A letter to the NME in which Morrissey criticises The Sex Pistols for their scruffy image has emerged and it appears that even at the age of 17, the future Smiths star had already developed a sharp wit.
In the 1976 missive, he describes a Pistols performance he had attended in Manchester as one of "discordant music and barely audible audacious lyrics".
"The bumptious Pistols in jumble sale attire had those few that attended dancing in the aisles despite their discordant music and barely audible audacious lyrics, and they were called back for two encores," he says in the letter, which has been uncovered by Letters Of Note blogger Shaun Usher.
Writing under his full name of Steven Morrissey, the Hulme humanist was a frequent correspondent in the letter pages of the then-thriving music inkies in his teen years, often extolling the merits of his favourite band The New York Dolls, Malcolm McLaren's New York forerunners to The Pistols.

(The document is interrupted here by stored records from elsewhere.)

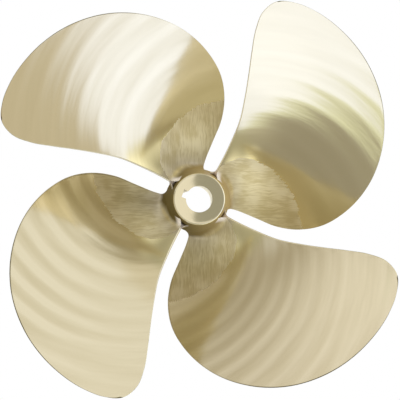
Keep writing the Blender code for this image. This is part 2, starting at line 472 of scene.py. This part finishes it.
# a grid rolled round the blade's sections and welded along its seam
def makeBlade(number, material):
    rings = bladeRings(number)
    around = len(rings[0])
    bm = bmesh.new()
    bmesh.ops.create_grid(bm, x_segments=len(rings) - 1, y_segments=around, size=0.5)
    bladeMap = bm.loops.layers.uv.new("bladeMap")
    strokeMap = bm.loops.layers.uv.new("strokeMap")
    filmAndPaintedBands = bm.verts.layers.float.new("filmAndPaintedBands")
    toBorder = bm.verts.layers.float.new("toBorder")
    streaky = bm.verts.layers.float.new("streaky")
    inRim = bm.verts.layers.float.new("inRim")
    belt = beltShape["blades"][number]
    turnOfBlade = bladeShape["firstGenerator"] + math.tau * number / bladeShape["count"]
    spin = Matrix.Rotation(turnOfBlade, 3, "Z")
    onBlade = {}
    for vert in bm.verts:
        row = round((vert.co.x + 0.5) * (len(rings) - 1))
        column = round((vert.co.y + 0.5) * around) % around
        point, radius, turn = rings[row][column]
        vert.co = spin @ point
        vert[inRim] = rimShare(rings[row], column, row / len(rings), belt["rim"])
        # painted shade in bands along the belt's waves, strongest by the leading edge
        fade = 1 - smoothStep(turn, beltShape["paintedBandsFullFrom"], beltShape["paintedBandsFrom"])
        vert[filmAndPaintedBands] = beltWave(radius, turn, number) * belt["filmAndPaintedBands"] * fade
        vert[toBorder] = groundBorder(turn, number) - radius
        vert[streaky] = belt["streaks"]
        angle = turn - groundFinish["strokeTurn"]
        onBlade[vert] = ((turn, radius), (radius * math.cos(angle), radius * math.sin(angle)))
    for face in bm.faces:
        for loop in face.loops:
            loop[bladeMap].uv, loop[strokeMap].uv = onBlade[loop.vert]
    bmesh.ops.remove_doubles(bm, verts=bm.verts, dist=0.000001)
    bmesh.ops.holes_fill(bm, edges=[edge for edge in bm.edges if edge.is_boundary], sides=0)
    bmesh.ops.recalc_face_normals(bm, faces=bm.faces)
    joinPropeller(finishPiece(f"blade{number + 1}", bm, material))


# Materials

# The coarse belt is run straight over the roots, before the faces are buffed
groundFinish = {
    "strokeTurn": math.radians(-37),     # of the strokes, from the generator line
    "strokeLength": 0.026,
    "strokeWidth": 0.0021,       # a 60 grit belt's lines are finer, drawn as coarse as they show
    "strokeDepth": 0.00006,
    "waverLength": 0.022,        # the hand that guides the belt wavers over this length
    "waver": 0.008,
    "borders": (0.0950, 0.0870, 0.0890, 0.0855),     # radius on each blade's generator line
    "borderSlope": -0.071,       # metres of radius for each radian towards the trailing edge
    "borderBend": -0.14,
    "borderLumps": 0.012,
    "borderTeeth": 0.014,
    "borderSoft": 0.001,
    "lumpSize": 0.036,
    "patchSize": 0.025,
    "patchiness": 0.9,
    "oxideUpTo": 0.30,           # of the strokes' height, where no patch lifts or lowers it
    "cleanFrom": 0.70,
    "dark": "#DCCD9C",           # oxide stays in the scratches
    "light": "#F3E7BF",
    "roughness": 0.40,
}

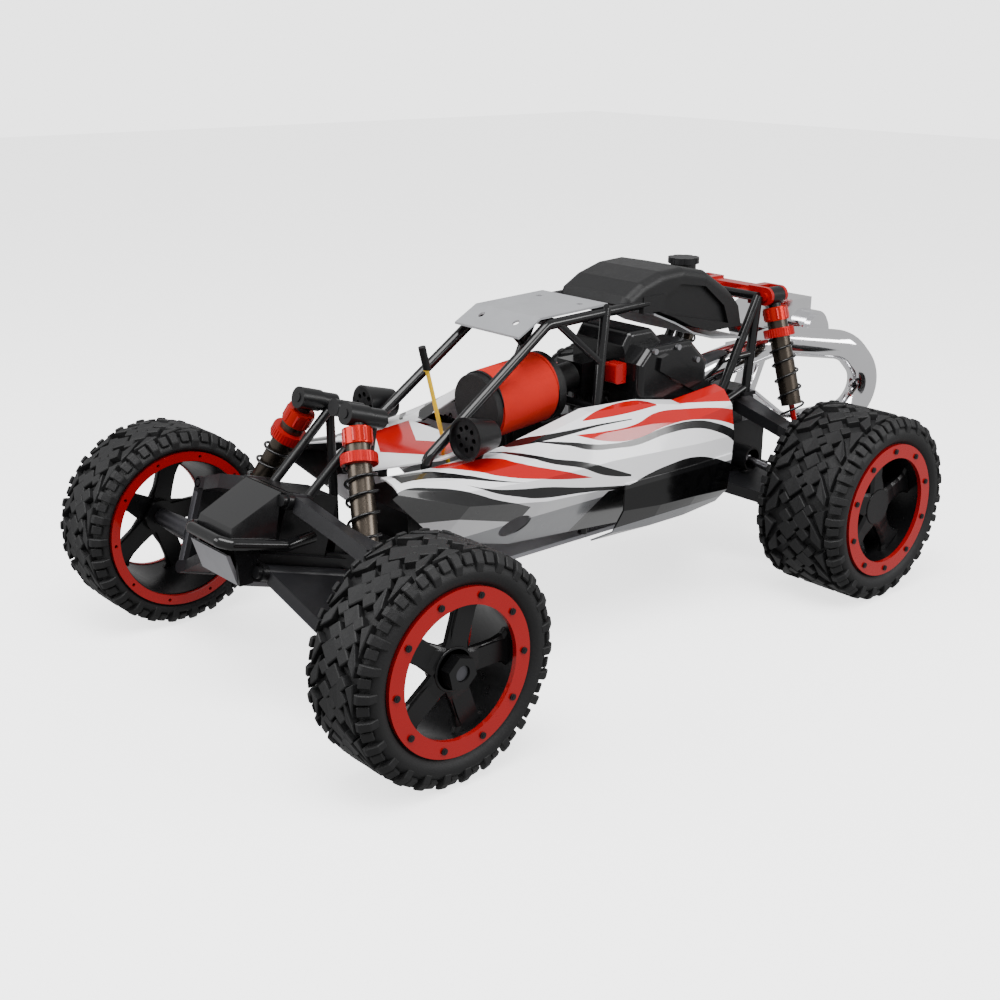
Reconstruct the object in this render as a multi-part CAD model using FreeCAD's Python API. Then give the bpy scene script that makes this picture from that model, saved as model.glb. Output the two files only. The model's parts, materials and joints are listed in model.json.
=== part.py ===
"""Fifth-scale petrol buggy, built as separate sub-parts in millimetres.

+X points forward, +Y to the driver's left, +Z up, and the tyres stand on Z = 0.
The model is laid out about the middle of the wheelbase, and moved at the end so that
the origin lies under the middle of the whole length.
"""
import FreeCAD
import Part
import math
import os

V = FreeCAD.Vector

# ---------------------------------------------------------------- driving sizes
WHEELBASE = 558.8
FRONT_TRACK_HALF = 204.3      # centre plane of a front tyre from the middle
REAR_TRACK_HALF = 179.0
TYRE_RADIUS = 93.9
FRONT_TYRE_WIDTH = 75.2
REAR_TYRE_WIDTH = 100.0
KICK_UP = 17.0                # degrees, nose and front hinge pins

RUN_FIT = 0.05                # radial clearance of a turning pin
SLIDE_FIT = 0.35              # gap between pieces that move past each other
OPEN_PIVOT = 1.6              # radial room in a pivot that closes a linkage loop
SHELL = 1.6                   # wall of the moulded body shells
PLATE = 4.0                   # chassis plate
CAGE_TUBE_R = 4.8
CHASSIS_Z = 78.0              # underside of the chassis plate
CHASSIS_HALF_WIDTH = 58.0
CHASSIS_REAR = -225.0
SKID_W = 1.0                  # underside of the skid in the tilted front frame
SKID_TIP_U = 64.0
SKID_HALF_WIDTH = 28.0

# rim and tyre, radii from the wheel's axis
RIM_SEAT_OUTER_R = 58.0
RIM_SEAT_INNER_R = 68.3
RIM_WALL = 4.0
RING_THICK = 4.0
RING_OUTER_R = 67.0
RING_OUTER_HOLE_R = 53.2
RING_INNER_R = 74.3
RING_INNER_HOLE_R = 65.6
RING_RECESS = 2.6             # ring face behind the tyre's side
RING_BOLTS = 10
RING_BOLT_R = 1.6
SIDEWALL = 5.5
BEAD_DROP = 6.6
SPOKES = 5
SPOKE_WIDTH = 17.0
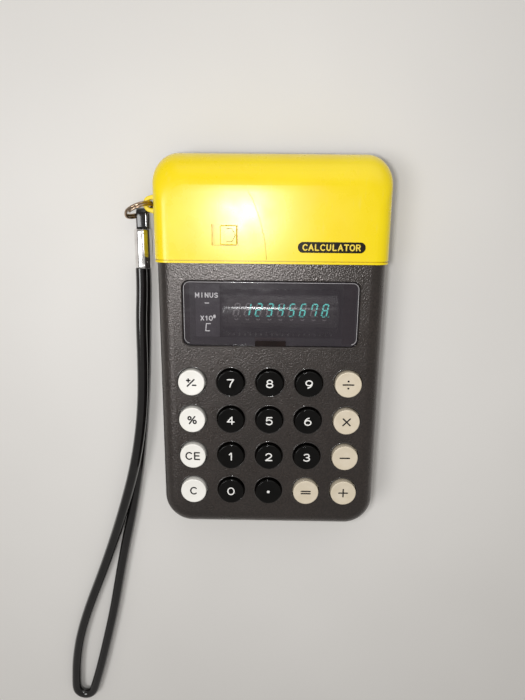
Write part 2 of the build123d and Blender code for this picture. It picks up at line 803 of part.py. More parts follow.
def main():
    os.makedirs("parts", exist_ok=True)
    write("front_case", front_case())
    write("rear_case", rear_case())
    write("top_cover", top_cover())
    write("battery_door", battery_door())
    write("rear_label", rear_label())
    write("case_screws", group(case_screws()))
    write("badge_plate", badge_plate())
    write("display_window", display_window())
    write("display_mask", display_mask())
    write("legend_strip", legend_strip())
    write("tube_cover_glass", tube_cover())
    write("tube_base_glass", tube_base())
    write("anode_plate", anode_plate())
    write("digit_grids", group(digit_grids()))
    write("filaments", group(filaments()))
    write("tube_leads", group(tube_leads()))
    for row, names in enumerate(key_names):
        for column, name in enumerate(names):
            write(name, key(*key_place(row, column)))
    write("contact_mat", contact_mat())
    write("main_board", main_board())
    write("board_screws", group(board_screws()))
    write("calculator_chip", calculator_chip())
    write("chip_pins", group(chip_pins()))
    write("transformer_core", transformer_core())
    write("transformer_winding", transformer_winding())
    write("electrolytic_capacitors", group(electrolytic_capacitors()))
    write("resistors", group(resistors()))
    write("transistors", group(transistors()))
    write("battery_cradle", battery_cradle())
    write("cell_1", cell(cell_ys[0], 1))
    write("cell_2", cell(cell_ys[1], -1))
    write("positive_contact", positive_contact())
    write("negative_contact", negative_contact())
    write("link_contact", link_contact())
    write("supply_wires", group(supply_wires()))
    write("switch_board", switch_board())
    write("switch_knob", switch_knob())
    write("switch_wiper", switch_wiper())
    write("split_ring", split_ring())
    write("strap_tab", strap_tab())
    write("strap_ferrule", strap_ferrule())
    write("strap_cord", strap_cord())


main()
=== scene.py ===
"""Looks of a pocket calculator: yellow cover, twenty keys, a lit tube display and a wrist strap.

Metres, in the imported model's frame: the calculator lies on its back, +Z points out of the
keyboard, +Y towards the yellow cover and +X to the user's right.
"""
from functools import partial
from math import copysign, cos, hypot, pi, radians, sin, sqrt

import bmesh
import bpy
from mathutils import Matrix, Vector


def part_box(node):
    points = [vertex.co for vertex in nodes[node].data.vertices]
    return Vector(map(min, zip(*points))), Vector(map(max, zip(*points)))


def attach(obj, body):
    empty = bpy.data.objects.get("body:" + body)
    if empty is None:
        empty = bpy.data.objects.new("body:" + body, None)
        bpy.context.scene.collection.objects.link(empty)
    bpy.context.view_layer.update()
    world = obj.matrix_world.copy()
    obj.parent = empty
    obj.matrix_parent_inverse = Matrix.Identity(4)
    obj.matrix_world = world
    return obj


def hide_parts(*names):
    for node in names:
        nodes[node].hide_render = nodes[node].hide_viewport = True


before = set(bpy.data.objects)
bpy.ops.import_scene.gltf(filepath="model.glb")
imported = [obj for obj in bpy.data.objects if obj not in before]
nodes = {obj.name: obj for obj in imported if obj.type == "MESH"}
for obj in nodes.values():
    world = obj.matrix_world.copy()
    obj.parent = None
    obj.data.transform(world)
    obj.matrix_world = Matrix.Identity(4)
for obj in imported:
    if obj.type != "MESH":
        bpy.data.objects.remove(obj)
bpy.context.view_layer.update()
MM = 0.001

# -------- sizes
STRAP_DIAMETER = 0.0044

# The strap's middle line, out of the sleeve along its upper strand and back along its lower one.
STRAP_ROUTE = [
    (-0.0511, 0.0304, 0.0067), (-0.0511, 0.0228, 0.0067), (-0.0521, 0.0095, 0.00675),
    (-0.0522, -0.008, 0.00675), (-0.0529, -0.025, 0.00675), (-0.0549, -0.041, 0.00675),
    (-0.0582, -0.057, 0.00675), (-0.0633, -0.074, 0.0054), (-0.0696, -0.0925, 0.0029),
    (-0.0766, -0.1115, 0.0023), (-0.0836, -0.129, 0.0023), (-0.089, -0.1455, 0.0023),
    (-0.0917, -0.1595, 0.0023), (-0.0926, -0.17, 0.0023), (-0.0929, -0.1762, 0.0023),
    (-0.0908, -0.1788, 0.0023), (-0.0876, -0.1794, 0.0023), (-0.0847, -0.1777, 0.0023),
    (-0.0828, -0.1718, 0.0023), (-0.0799, -0.162, 0.0023), (-0.0759, -0.1465, 0.0023),
    (-0.0718, -0.13, 0.0023), (-0.0683, -0.1125, 0.0023), (-0.0646, -0.095, 0.0023),
    (-0.0606, -0.0775, 0.0023), (-0.0573, -0.0595, 0.0023), (-0.0548, -0.0415, 0.0023),
    (-0.053, -0.0235, 0.0023), (-0.0519, -0.0055, 0.0023), (-0.0512, 0.0105, 0.0023),
    (-0.0505, 0.0226, 0.0023), (-0.0505, 0.0304, 0.0023),
]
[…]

Indeed, Morrissey questions the Pistols' claim that they were not influenced by the New York music scene in his letter, comparing Johnny Rotten to "both Iggy Pop and [New York Dolls singer] David JoHansen [sic] in their heyday".
He does praise Rotten and co's similarity with The Dolls but closes his note with the words: "I'd love to see the Pistols make it. Maybe then they will be able to afford some clothes which don't look as thought they've been slept in."
Morrissey recently cancelled the remaining 22 dates on his current American tour due to bad health and money problems.
“The obvious conclusion stares back at me from the mirror, and the wheels are finally off the covered wagon," he wrote on fansite True to You. "Cancellations and illness have sucked the life out of all of us, and the only sensible solution seems to be the art of doing nothing.”
Moz watchers say that this is the 53-year-old's strongest hint yet that he may be about to retire.